I think what that comes down to... sometimes you gotta hunt the bird stump in order to let the butler speak, or wear yourself out so you can tell your dreams in a boat scene on the thames :-) If a scene is boring you, there's no harm in skipping it (I'm swiping this idea from Tom Perotta) at least in the first pass. If you really get into writing something, there's a very goo chance it'll be something you need, even if not where it is now or in this form. Passion's contagious. You probably can't judge the thing as a whole until you've written your way through it once and ignored it for awhile. Unlike me, you've already done this whole exercise brilliantly and know your own pacing... I did need to plot mine out, but I needed to find my way through it once first.

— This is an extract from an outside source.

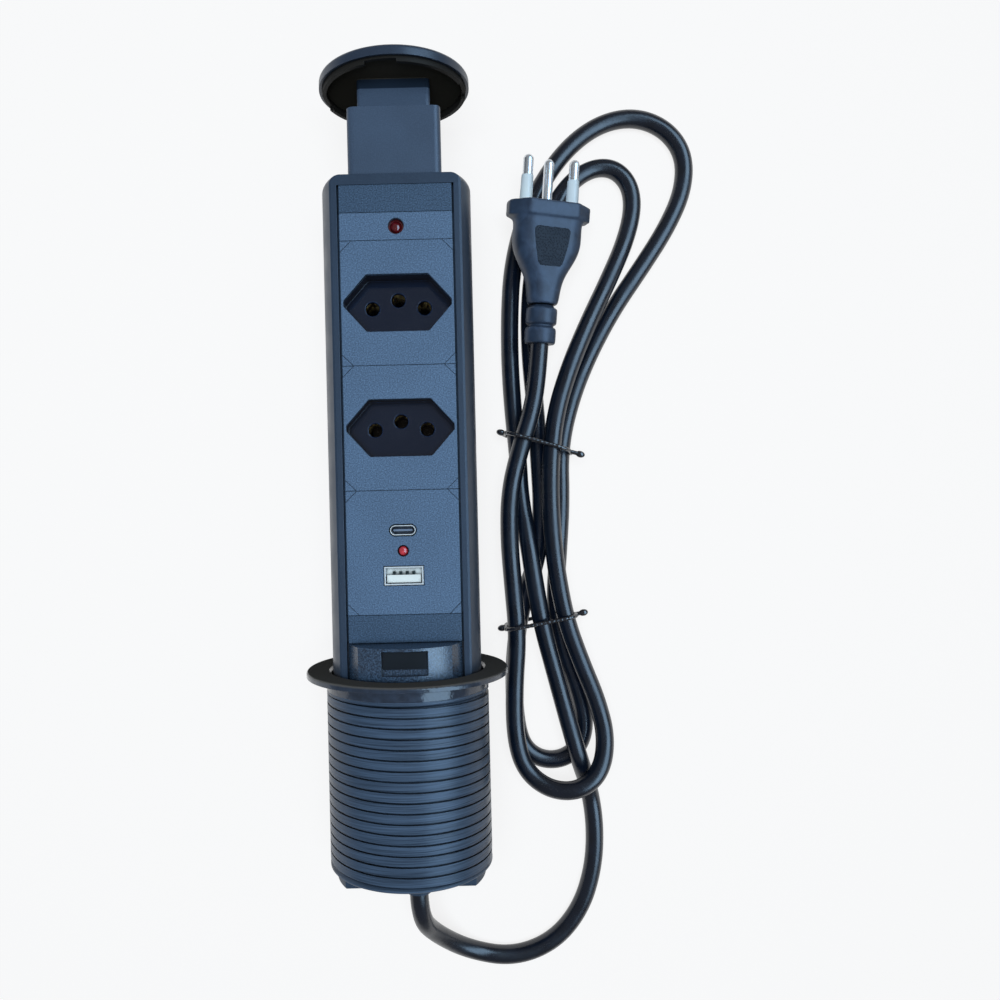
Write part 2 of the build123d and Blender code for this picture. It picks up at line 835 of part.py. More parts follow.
usb_a_tongue_y = usb_a_y - usb_a_tongue_drop
usb_a_base_depth = usb_a_base_share * usb_depth
with BuildPart() as usb_a_tongue:
    with BuildSketch(facing(board_top)):
        with Locations((0, usb_a_y)):
            Rectangle(
                usb_a_width - 2 * usb_a_wall - 2 * fit_gap, usb_a_height - 2 * usb_a_wall - 2 * fit_gap
            )
    extrude(amount=usb_a_base_depth)
    with BuildSketch(facing(board_top)):
        with Locations((0, usb_a_tongue_y)):
            Rectangle(usb_a_tongue_width, usb_a_tongue_height)
    extrude(amount=usb_depth - tongue_setback)
finish(usb_a_tongue, "usb_a_tongue")

with BuildPart() as usb_a_contacts:
    with BuildSketch(facing(board_top + usb_a_base_depth)):
        with Locations((0, usb_a_tongue_y + (usb_a_tongue_height + usb_a_contact_height) / 2)):
            with GridLocations(usb_a_contact_pitch, usb_a_contact_pitch, 4, 1):
                Rectangle(usb_a_contact_width, usb_a_contact_height)
    extrude(amount=usb_depth - usb_a_base_depth - tongue_setback)
finish(usb_a_contacts, "usb_a_contacts")

with BuildPart() as usb_board:
    with BuildSketch(facing(board_top)):
        with Locations((0, usb_middle)):
            Rectangle(board_width, board_height)
    extrude(amount=-board_thickness)
finish(usb_board, "usb_board")

board_back = board_top - board_thickness
with BuildPart() as transformer:
    with BuildSketch(facing(board_back)):
        with Locations((-transformer_width / 2, usb_middle + transformer_height / 2)):
            Rectangle(transformer_width, transformer_height)
    extrude(amount=-transformer_depth)
    chamfer(transformer.edges().filter_by(Axis.Z), transformer_bevel)
finish(transformer, "transformer")

with BuildPart() as capacitor:
    with BuildSketch(facing(board_back)):
        with Locations((capacitor_radius * 2, usb_middle - capacitor_radius)):
            Circle(capacitor_radius)
    extrude(amount=-capacitor_length)
finish(capacitor, "capacitor")

# Latch block: carries the round outline of the tower across the front, below the modules
latch_corner_z = sqrt(tower_radius**2 - latch_face_half**2)
cavity_half = latch_face_half - latch_wall
cavity_radius = tower_radius - latch_wall
cavity_high = latch_top - latch_top_wall
cavity_low = latch_bottom + latch_wall
window_high = latch_top - latch_window_drop
latch_window_width = button_width + 2 * latch_window_margin
latch_window_height = button_height + latch_window_ledge
window_middle = window_high - latch_window_height / 2
button_middle = window_high - seat_gap - slide_gap / 2 - button_height / 2
button_plate_low = cavity_low + button_plate_rise
catch_middle = button_plate_low + catch_height
with BuildPart() as latch_block:
    with BuildSketch(across(latch_top)):
        with BuildLine():
            Polyline(
                (-latch_face_half, latch_corner_z),
                (-module_width / 2, plate_front),
                (-module_width / 2, plate_back),
                (-frame_width / 2, plate_back),
                (-frame_width / 2, frame_back),
                (frame_width / 2, frame_back),
                (frame_width / 2, plate_back),
                (module_width / 2, plate_back),
                (module_width / 2, plate_front),
                (latch_face_half, latch_corner_z),
            )
            ThreePointArc(
                (latch_face_half, latch_corner_z), (0, tower_radius), (-latch_face_half, latch_corner_z)
            )
        make_face()
    extrude(amount=latch_length)
    with BuildSketch(across(latch_top - latch_top_wall)):
        Circle(cavity_radius)
        with Locations((0, frame_back - overrun)):
            Rectangle(
                2 * cavity_half, 2 * cavity_radius, align=(Align.CENTER, Align.MIN), mode=Mode.INTERSECT
            )
    extrude(amount=latch_length - latch_top_wall - latch_wall, mode=Mode.SUBTRACT)
    with BuildSketch(facing(tower_radius + overrun)):
        with Locations((0, window_middle)):
            Rectangle(latch_window_width, latch_window_height)
    extrude(amount=-(latch_window_depth + overrun), mode=Mode.SUBTRACT)
    with BuildSketch(facing(tower_radius + overrun)):
        with Locations((0, button_middle)):
            Rectangle(button_width + slide_gap, button_height + slide_gap)
        with Locations((0, catch_middle)):
            Rectangle(catch_width + slide_gap, catch_height + slide_gap)
    extrude(amount=-(2 * latch_wall + 2 * overrun), mode=Mode.SUBTRACT)
finish(latch_block, "latch_block")

# Spring seat: a plate that closes the back of the latch block
seat_top = spring_seat_level + spring_seat_thickness
with BuildPart() as spring_seat:
    with BuildSketch(facing(spring_seat_level)):
        with Locations((0, (cavity_high + cavity_low) / 2)):
            Rectangle(2 * cavity_half - 2 * fit_gap, cavity_high - cavity_low - 2 * fit_gap)
    extrude(amount=spring_seat_thickness)
    with BuildSketch(facing(seat_top)):
        with Locations((0, button_middle)):
            Circle(button_post_radius)
    extrude(amount=button_post_length - slide_gap)
finish(spring_seat, "spring_seat")

# Release button: a pad in the window, a plate behind the wall and a catch below the pad
button_front = tower_radius - button_setback
button_plate_width = button_width + 2 * button_plate_lip
button_plate_top = sqrt(cavity_radius**2 - (button_plate_width / 2) ** 2) - slide_gap
button_back = button_plate_top - button_plate_thickness
button_plate_high = cavity_high - slide_gap
with BuildPart() as release_button:
    with BuildSketch(facing(button_plate_top)):
        with Locations((0, (button_plate_high + button_plate_low) / 2)):
            Rectangle(button_plate_width, button_plate_high - button_plate_low)
    extrude(amount=-button_plate_thickness)
    with BuildSketch(facing(button_plate_top)):
        with Locations((0, button_middle)):
            Rectangle(button_width, button_height)
    extrude(amount=button_front - button_plate_top)
    with BuildSketch(facing(button_plate_top)):
        with Locations((0, catch_middle)):
            Rectangle(catch_width, catch_height)
    extrude(amount=tower_radius - button_plate_top)
    with BuildSketch(facing(button_back)):
        with Locations((0, button_middle)):
            Circle(button_post_radius)
    extrude(amount=-button_post_length)
finish(release_button, "release_button")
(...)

And by the way, congratulations! Scuffle and dustcough, here you come:-) *hug* Most of us are a lot more imaginary writers than you, my dear. You're a full-fledged, natural, whole, integral and positive one!

Date: 2006-06-17 04:05 am (UTC)
From: [identity profile] stealthmuffin.livejournal.com
Yeah...It helps to remember the first drafts of Spiral Hunt, which, well, sucked. Pretty hard. This too shall pass, and the identical kindly old ladies will probably get combined into one (though I'll have to figure out how to work in her horrible death now...). Thanks.